The Ripple Effect Across the Media Landscape
If the NFL succeeds in squeezing an extra billion out of Paramount, every other broadcaster should be terrified. NBC, FOX, and ESPN are all watching this closely. The league is setting a precedent that contracts are living documents, subject to "re-evaluation" whenever the league feels the market has shifted.
This creates a permanent state of instability. In the past, a 10-year rights deal meant 10 years of budget certainty. Now, it means a 10-year window of vulnerability. The NFL has effectively turned itself into a landlord that can raise the rent whenever the tenant shows signs of success or desperation.
For the viewer, this means one thing: more commercials and higher subscription fees. Paramount cannot absorb a billion-dollar hit without passing it on.

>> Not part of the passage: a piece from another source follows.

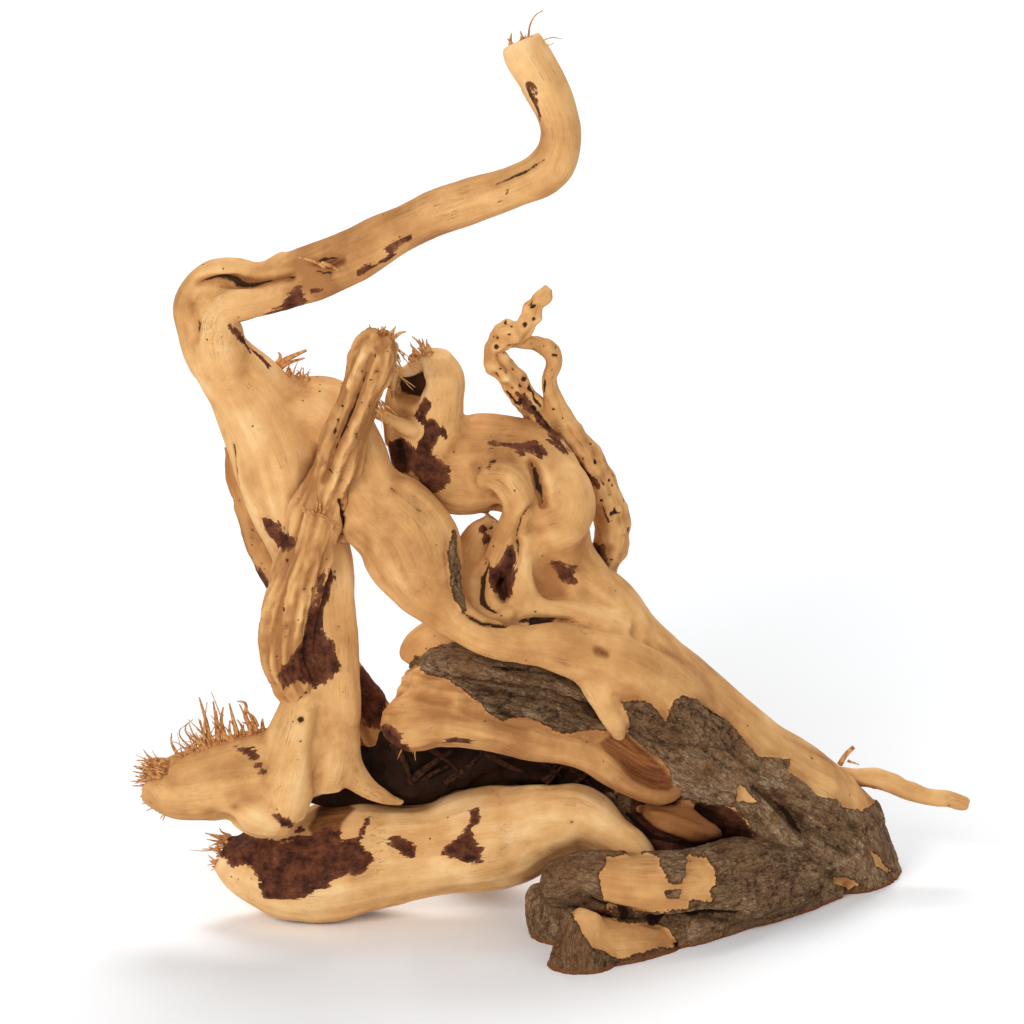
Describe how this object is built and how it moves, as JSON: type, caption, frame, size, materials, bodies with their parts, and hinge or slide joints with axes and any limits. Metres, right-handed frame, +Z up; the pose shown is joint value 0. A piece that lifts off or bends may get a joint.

Whether it’s an extra two dollars a month for a streaming sub or an increase in the number of gambling ads during the second quarter, the fan always ends up paying the NFL’s bill.
The NFL is no longer just a sports league. It is a sovereign wealth fund that happens to play football. It dictates the terms of survival for the American media industry, and right now, it is telling Paramount that survival comes with a ten-figure price tag.
Check the balance sheets of the major media players over the next quarter. Look for the "contractual obligations" section in the SEC filings. That is where the blood is. If you see a sudden, unexplained spike in projected sports spending, you’ll know the NFL won.